Un Estado democrático tiene que defenderse, como legítimamente ha hecho el Gobierno al recabar la autorización del Senado, para destituir al Govern e intervenir la Administración de Cataluña a fin de proteger su autonomía -violentada hasta el paroxismo por los secesionistas-. Govern y Parlament catalanes, desde 2015, se han erigido en legibus solutus, en legislador sin límites, en un poder absoluto, dictatorial.

España es una democracia plena que, por fin, ha decidido recurrir a los medios constitucionales de coerción legítima al activar al artículo 155 de la Constitución y exigir coactivamente el cumplimiento de los límites constitucionales y legales en Cataluña. Ellos han roto la paz allí con su violencia institucional y su rebeldía provocadora; los secesionistas pueden quebrar también la paz en toda España.

El golpe a la Constitución y a la democracia lo han propinado los secesionistas; ellos suspendieron y violentaron su Estatuto de autogobierno al aprobar la anulada ley del referéndum y la suspendida ley de transitoriedad jurídica, que ponía fin a la división de poderes en esa parte del territorio nacional. Como dicen intelectuales franceses, las mentiras y la demagogia de Puigdemont le convierten en el Trump de Europa. Un político despreciable y enloquecido dispuesto a sacrificar a un pueblo. Junto a sus cómplices de Podemos, dispuestos a emular una ridícula mezcla explosiva de Stalin y Hitler para provocar, ellos, sangre y lágrimas. Nosotros, los demócratas defenderemos con denuedo el Estado de derecho.

Con una paciencia inimaginable en Francia, Alemania, Estados Unidos, o cualquier Estado civilizado, el Gobierno -aunque no sea de concentración nacional-, por fin, ha decidido hacer respetar los derechos de los catalanes a su autogobierno aplicando medidas constitucionales. Quien hace aplicar la Constitución no da un golpe de Estado, como ha recordado un periódico neoyorquino ("no se puede permitir que una votación falsa desmiembre un país verdadero").

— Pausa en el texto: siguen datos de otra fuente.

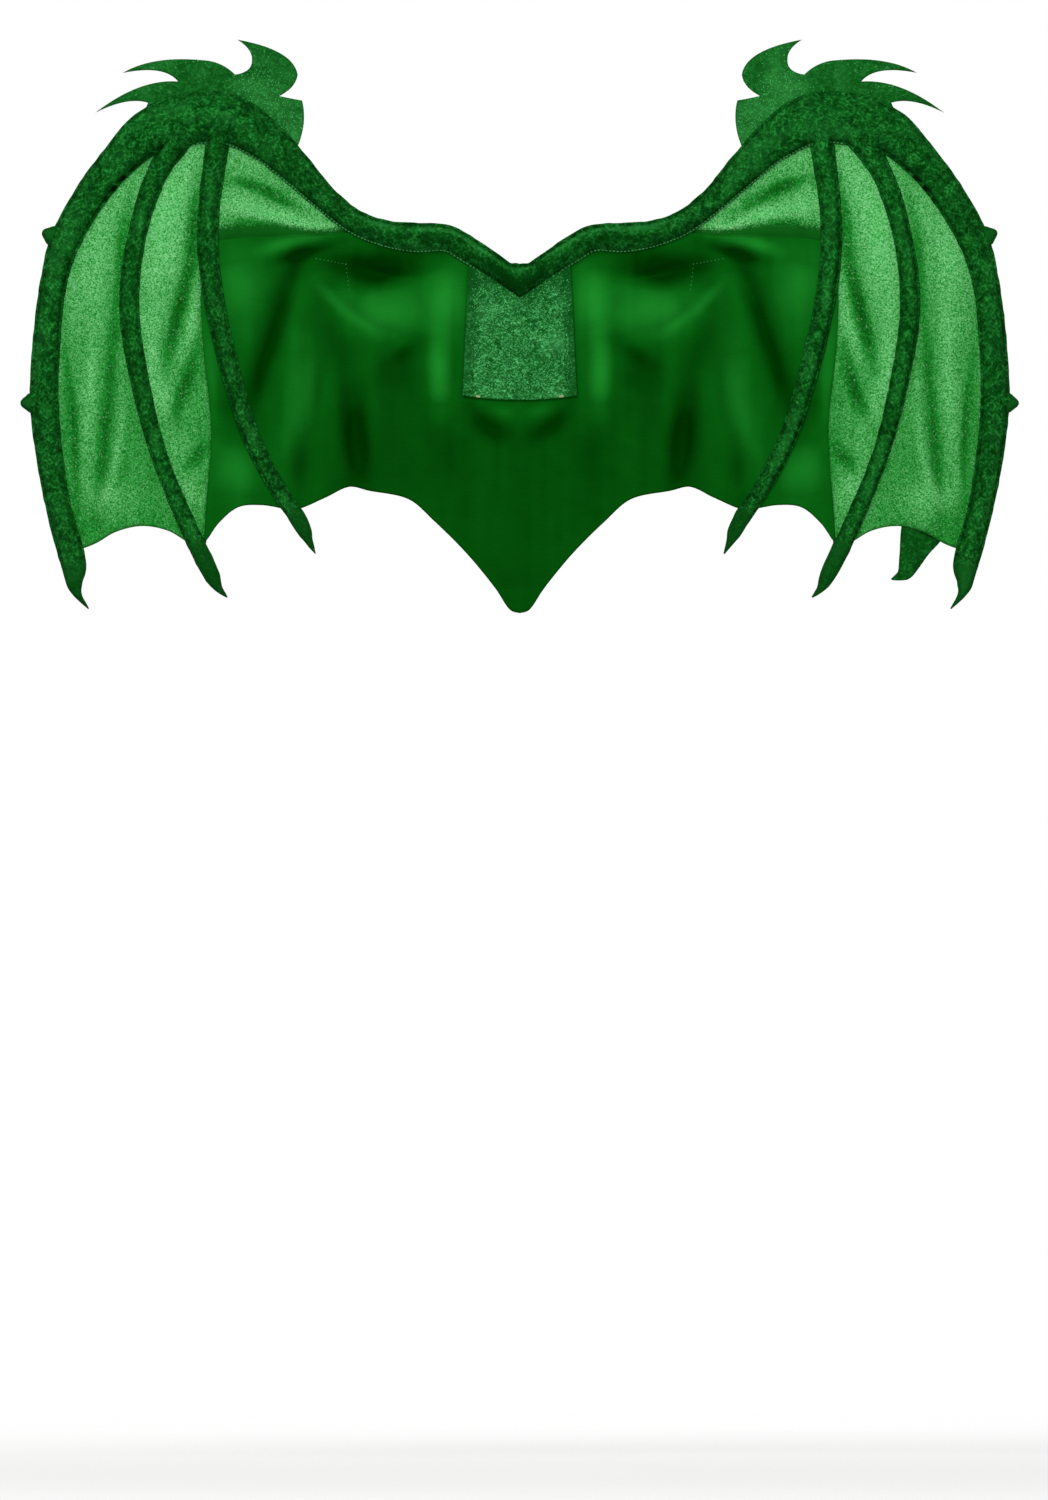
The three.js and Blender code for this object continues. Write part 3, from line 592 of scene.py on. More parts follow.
@dataclass
class Plan:
    """The wings laid out in the picture plane, with the depth of their cloth."""

    half_span: float = 0.441
    wing_height: float = 0.470
    rib_width: float = 0.025
    rib_rise: float = 0.011
    sweep: float = 0.090
    flat_back: float = 0.13
    wrist: float = 0.78
    tip_curl: float = 0.32
    cloth: float = 0.0015
    cloth_reach: float = 0.7
    crest_start: float = 0.78
    fold_width: float = 0.012
    fold_depth: float = 0.008
    seat_gap: float = 0.0005
    seam_gap: float = 0.0009
    finger_root: float = 0.014
    root_lap: float = 0.0002
    panel_half: float = 0.05175
    panel_drop: float = 0.067
    tone_relief: float = 0.35
    stroke_steps: int = 14

    @cached_property
    def patch_depth(self) -> float:
        """Thickness of the fastening patch, which the cloth lies on."""
        low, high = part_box("fastening_patch")
        return high.y - low.y

    def place(self, rows: Sequence[Spot | RibRow | Flame]) -> Array:
        """Table rows as x and z."""
        return pairs([row.out * self.half_span for row in rows], [row.up * self.wing_height for row in rows])

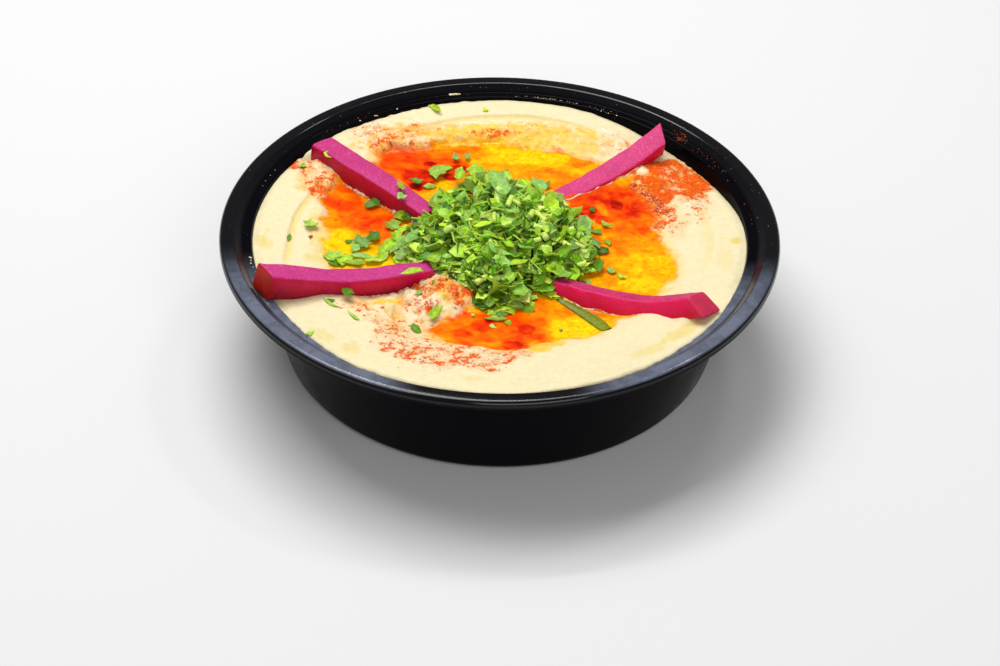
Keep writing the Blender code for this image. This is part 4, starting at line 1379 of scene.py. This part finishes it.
def make_rim_bits():
    """Crumbs of hummus on the ledge and lip, where the filling touched them; the fine row at 79 degrees
    is also a painted highlight line.
    """
    rng = np.random.default_rng(31)
    spots = []
    # The fine row at 79 degrees is partly crumbs and partly a painted highlight line along the ledge
    # edge
    for middle, spread, radius, count, size in (
            (102, 1.6, 85.0, 16, 0.42), (79, 9, 82.9, 46, 0.11), (66, 8, 83.0, 8, 0.10),
            (192, 3.0, 82.9, 4, 0.26), (196, 4, 82.6, 4, 0.16), (-152, 6, 84.3, 5, 0.16),
            (165, 12, 84.0, 4, 0.12), (118, 14, 81.8, 4, 0.22), (60, 12, 81.8, 5, 0.2)):
        for _ in range(count):
            angle = math.radians(rng.normal(middle, spread / 2))
            reach = (radius + rng.normal(0, 0.18)) * MM
            on_lip = reach > LIP_IN - 0.2 * MM
            z = RIM_Z if on_lip else LEDGE_Z
            spots.append((reach * math.cos(angle), reach * math.sin(angle), z + 0.08 * MM,
                          size * rng.uniform(0.5, 1.5) * MM))
    spots = np.array(spots)
    piece = blob_mesh("rim_crumbs", spots[:, :3], spots[:, 3], rng, 0.45, round_ball())
    look = Nodes("rim_crumb_look")
    look.set("Base Color", look.blend(look.spread(look.noise(600.0), 0.35, 0.65),
                                      linear(226, 208, 150), linear(246, 232, 190)))
    look.fixed(Roughness=0.5)
    piece.data.materials.append(look.material)


def stick_edge(name, low, high, count, side):
    """Places along the foot of a stick, on one side, and the way out from it."""
    route, width, height, taper, *_ = STICKS[name]
    path = smooth_route(np.array(route) * MM, 200)
    run = np.gradient(path[:, :2], axis=0)
    away = np.stack([run[:, 1], -run[:, 0]], 1) / np.hypot(run[:, 0], run[:, 1])[:, None]
    away *= side * np.sign(-away[:, 1:2])
    shares = np.linspace(low, high, count)
    rows = np.round(shares * 199).astype(int)
    half = 0.5 * width * MM * (1.0 + (taper - 1.0) * shares)
    return path[rows, :2] + away[rows] * half[:, None], away[rows]


def make_menisci():
    """Raised rims of oil along the sticks' feet, with glints painted white into their colour."""
    points, faces, tints = [], [], []
    for seed, (name, low, high, side, size) in enumerate((
            ("pickle_2", 0.22, 0.99, 1, 0.62), ("pickle_1", 0.36, 0.72, 1, 0.92),
            ("pickle_1", 0.74, 0.97, 1, 0.92), ("pickle_4", 0.40, 0.98, 1, 0.38),
            ("pickle_3", 0.52, 0.78, 1, 0.36))):
        count, sides = 120, 8
        foot, away = stick_edge(name, low, high, count, side)
        along = np.linspace(0, 1, count)
        thick = size * MM * (0.55 + 0.45 * noise(along * 14, 0 * along, 1.0, 200 + seed))
        thick = np.maximum(thick, 0.06 * MM) * ease(0, 0.06, along) * ease(0, 0.06, 1 - along)
        wander = 0.50 * MM + 0.45 * MM * noise(along * 16, 0 * along, 1.0, 230 + seed)
        middle = foot + away * wander[:, None]
        z = hummus_top(middle[:, 0], middle[:, 1]) + 0.05 * MM
        start = len(points)
        # Painted highlight: stretches of the rims are coloured near white as glints
        glint = ease(-0.5, 0.2, noise(along * 24, 0 * along, 1.0, 260 + seed))
        for place in range(count):
            for step in range(sides):
                turn = 2 * math.pi * step / sides
                out = middle[place] + away[place] * math.cos(turn) * thick[place]
                points.append((out[0], out[1], z[place] + math.sin(turn) * thick[place]))
                tints.append(mix(np.array(linear(238, 112, 40)), linear(255, 238, 216),
                                 glint[place]))
        for row in range(count - 1):
            for step in range(sides):
                after = (step + 1) % sides
                a = start + row * sides
                faces.append((a + step, a + after, a + sides + after, a + sides + step))
    piece = new_piece("oil_rims", points, faces)
    add_values(piece, "tint", np.array(tints))
    look = Nodes("oil_rim_painted_glint_look")
    look.set("Base Color", look.blend(look.spread(look.noise(900.0), 0.4, 0.7, 0.0, 0.4),
                                      look.colour("tint"), linear(250, 150, 70)))
    look.fixed(Roughness=0.08)
    piece.data.materials.append(look.material)


def make_beads():
    """Wet lumps of paprika between the oil and the dry powder at the right, with glints painted pale
    into their colour.
    """
    rng = np.random.default_rng(41)
    share = rng.random(120)
    line = np.array([44.0, 34.0]) + share[:, None] * np.array([10.5, -18.5])
    line[:, 0] += 1.6 * np.sin(share * 3.1)
    places = (line + rng.normal(0, 1.0, (120, 2))) * MM
    z = hummus_top(places[:, 0], places[:, 1])
    sizes = rng.uniform(0.2, 0.65, 120) * MM
    spots = np.column_stack([places, z + 0.1 * MM])
    piece = blob_mesh("wet_paprika", spots, sizes, rng, 0.45, round_ball())
    look = Nodes("wet_paprika_painted_glint_look")
    shade = look.blend(look.spread(look.noise(420.0), 0.35, 0.62), linear(206, 62, 20),
                       linear(246, 132, 62))
    # Painted highlight: pale pink spots stand for glints on the wet lumps
    look.set("Base Color", look.blend(look.spread(look.noise(1100.0), 0.60, 0.72), shade,
                                      linear(250, 196, 170)))
    look.fixed(Roughness=0.10)
    piece.data.materials.append(look.material)


# Floor, light and camera

def make_stage():
    size = 3.0
    floor = bpy.data.meshes.new("floor")
    floor.from_pydata([(-size, -size, 0), (size, -size, 0), (size, size, 0), (-size, size, 0)],
                      [], [(0, 1, 2, 3)])
    item = bpy.data.objects.new("floor", floor)
    bpy.context.scene.collection.objects.link(item)
    look = Nodes("floor_look")
    look.fixed(Base_Color=(0.80, 0.80, 0.80, 1.0), Roughness=0.8, Specular_IOR_Level=0.1)
    item.data.materials.append(look.material)
    world = bpy.data.worlds.new("studio")
    bpy.context.scene.world = world
    world.use_nodes = True
    world.node_tree.nodes["Background"].inputs["Color"].default_value = (1.0, 1.0, 1.0, 1.0)
    world.node_tree.nodes["Background"].inputs["Strength"].default_value = 0.20


def add_light(name, place, target, width, height, power, colour=(1.0, 1.0, 1.0)):
    light = bpy.data.lights.new(name, "AREA")
    light.shape = "RECTANGLE"
    light.size = width
    light.size_y = height
    light.energy = power
    light.color = colour
    item = bpy.data.objects.new(name, light)
    item.location = place
    item.rotation_euler = (Vector(target) - Vector(place)).to_track_quat("-Z", "Y").to_euler()
    bpy.context.scene.collection.objects.link(item)


def make_lights():
    aim = (0.0, 0.0, 0.03)
    add_light("key", (-0.25, 0.35, 1.15), aim, 0.9, 0.7, 11.3)
    add_light("spark", (0.44, 0.50, 1.0), aim, 0.20, 0.10, 1.0)
    add_light("back_line", (-0.10, 0.58, 1.06), aim, 0.60, 0.05, 2.2)
    add_light("fill", (0.3, -1.2, 1.0), aim, 1.0, 0.8, 6.9)


def make_camera():
    """The photo's view: 38 degrees down on the bowl, from the front, with a slight roll."""
    camera = bpy.data.cameras.new("camera")
    camera.sensor_width = 36.0
    camera.lens = 93.6
    camera.clip_start = 0.05
    item = bpy.data.objects.new("camera", camera)
    down, roll = math.radians(37.91), math.radians(1.045)
    item.matrix_world = (Matrix.Translation((0.65 * MM, -699.5 * MM, 544.8 * MM))
                         @ Matrix.Rotation(math.pi / 2 - down, 4, "X")
                         @ Matrix.Rotation(roll, 4, "Z"))
    bpy.context.scene.collection.objects.link(item)
    bpy.context.scene.camera = item
    bpy.context.scene.view_settings.view_transform = "Standard"


make_camera()
make_stage()
make_lights()
make_bowl()
make_hummus()
make_sticks()
make_heap_core()
make_leaves()
make_sunk_leaf()
make_stems()
make_grains()
make_rim_bits()
make_menisci()
make_beads()
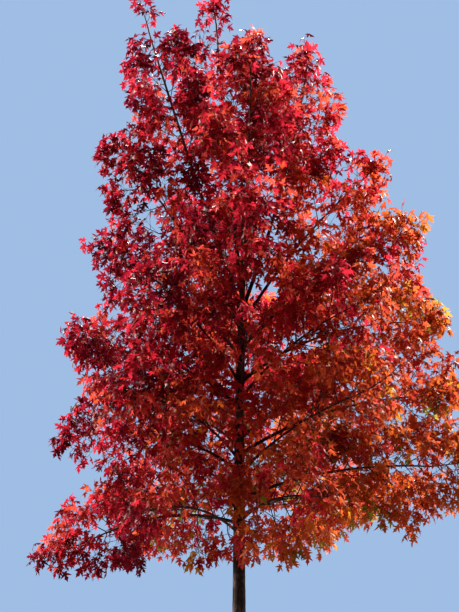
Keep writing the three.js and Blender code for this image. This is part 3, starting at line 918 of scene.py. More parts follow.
@dataclass(frozen=True)
class LeafShape:
    """A red maple's leaf: three large lobes and two small ones, toothed, on a thin red stalk.

    Corners run up one side from the base to the tip, as shares of the blade's length. ripple and ripple_turns
    make its face uneven.
    """

    base: tuple[float, float] = (0.0, 0.03)
    side: tuple[tuple[float, float], ...] = (
        (0.11, -0.03),
        (0.31, 0.00),
        (0.16, 0.16),
        (0.36, 0.29),
        (0.58, 0.54),
        (0.29, 0.44),
        (0.09, 0.40),
        (0.22, 0.67),
        (0.10, 0.76),
    )
    tip: tuple[float, float] = (0.0, 1.0)
    rib: tuple[float, ...] = (0.62, 0.28)
    ripple: float = 0.04
    ripple_turns: tuple[float, float] = (9.0, 5.0)
    stalk_foot: float = 0.0016
    stalk_base: float = 0.0011

    def blade(self, form: LeafForm) -> tuple[np.ndarray, np.ndarray]:
        """Makes the blade of a leaf of length 1, with its base at the origin and its rib along Y.

        Args:
            form: How it is folded and curled.

        Returns:
            Its vertices and its triangles.
        """
        work = bmesh.new()
        ring = [self.base, *self.side, self.tip, *((0.0, y) for y in self.rib)]
        corners = [work.verts.new((x, y, 0.0)) for x, y in ring]
        half = work.faces.new(corners)
        geometry = [half, *half.edges, *half.verts]
        bmesh.ops.mirror(work, geom=geometry, axis="X", merge_dist=1e-5)
        bmesh.ops.recalc_face_normals(work, faces=work.faces)
        bmesh.ops.triangulate(work, faces=work.faces)
        fold, curl = form.value
        across, along = self.ripple_turns
        for vert in work.verts:
            x, y, _ = vert.co
            vert.co.z = -fold * abs(x) - curl * y * y + self.ripple * math.sin(across * x + along * y)
        work.verts.index_update()
        vertices = np.array([vert.co[:] for vert in work.verts])
        triangles = np.array([[vert.index for vert in face.verts] for face in work.faces])
        if sum(face.normal.z for face in work.faces) < 0:
            triangles = triangles[:, ::-1]
        work.free()
        return vertices, triangles

    def stalk_rings(self) -> np.ndarray:
        """Returns the corners of a stalk of radius 1, in the plane across it."""
        angles = np.radians([90 + 360 * side / STALK_SIDES for side in range(STALK_SIDES)])
        return np.stack([np.cos(angles), np.sin(angles)], axis=1)


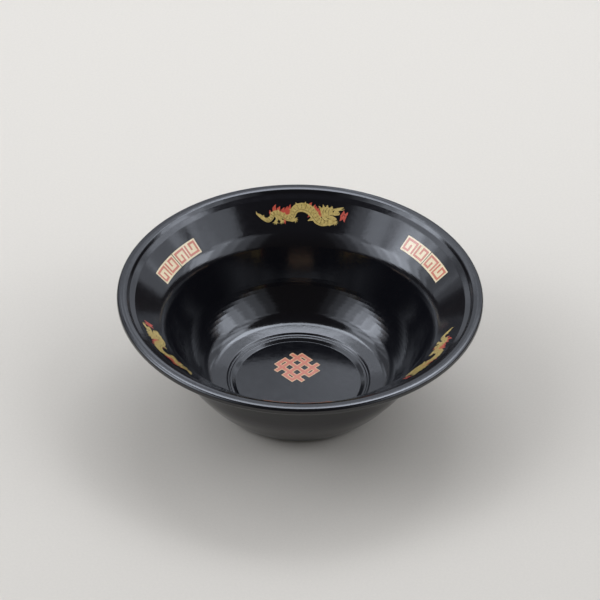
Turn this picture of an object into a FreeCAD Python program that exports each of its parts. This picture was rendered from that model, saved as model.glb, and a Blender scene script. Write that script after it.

Tantas veces han amenazado con la República de Cataluña que ahora confiamos que el Gobierno impida que el hecho soberano se afiance. Debe cortar de raíz la extensión de la estatalidad de facto y revertir con paciencia el caos político-legal y la corrupción moral y económica. Debe impedir que emerja un Estado impostado que compite con el Estado legal y democrático y evitar legalidades paralelas. Un seudoestado sincopado, retráctil -que se declara Estado a ratos-, que impugna las normas del Estado ante el Tribunal Constitucional cuyas sentencias rechaza.

La proclama de independencia no tendrá efectos inmediatos ni debiera tenerlos en el futuro. El Gobierno debe actuar con toda la moderación y modulación adecuada a cada situación que sobrevenga. Debe actuar con mucha delicadeza y escrupuloso respeto a la Constitución y al Estatuto de Autonomía -cuyo contenido material no se puede suspender, pero sí a las deslegitimadas autoridades rebeldes-. Tenemos la baza de la probada de nuestros tribunales de justicia y del respeto y admiración, dentro y fuera, por su independencia, caiga quien caiga, en sus investigaciones y condenas penales a intocables.

Después de la calle -bajo el control del somatén parapolicial de los comandos anarquistas, de ANC y Òmnium-, lo más difícil es poner fin a la semilla del odio y a la intoxicación en escuelas y medios de comunicación catalanes. El Gobierno debe apoyarse en agencias de comunicación españolas y extranjeras para trasmitir nuestra realidad democrática y ayudar a tender puentes entre los intoxicados con la España tolerante y global.

Esta fase de aplicación del art. 155 CE conlleva riesgos que debemos afrontar y resistir unidos como sociedad democrática. Tengamos la convicción de que esos riesgos, por graves que sean, siempre serán menores que las consecuencias del abandono de la defensa de la Constitución, de la integridad territorial y de los derechos fundamentales del pueblo catalán. Tenemos el deber moral, además de constitucional, de defender al poble catalán de la tiranía proclamada e impuesta en Cataluña por los secesionistas.

Sin dudas ni reservas sectarias, nos tenemos que conjurar contra la perversión de los bárbaros que nos apartan de la civilización que representa la regla de Derecho. Como Maximus y los gladiadores, no sabemos con precisión qué riesgos enfrentaremos, pero venceremos si estamos unidos.

Araceli Mangas Martín es catedrática de Derecho Internacional Público y Relaciones Internacionales de la UCM.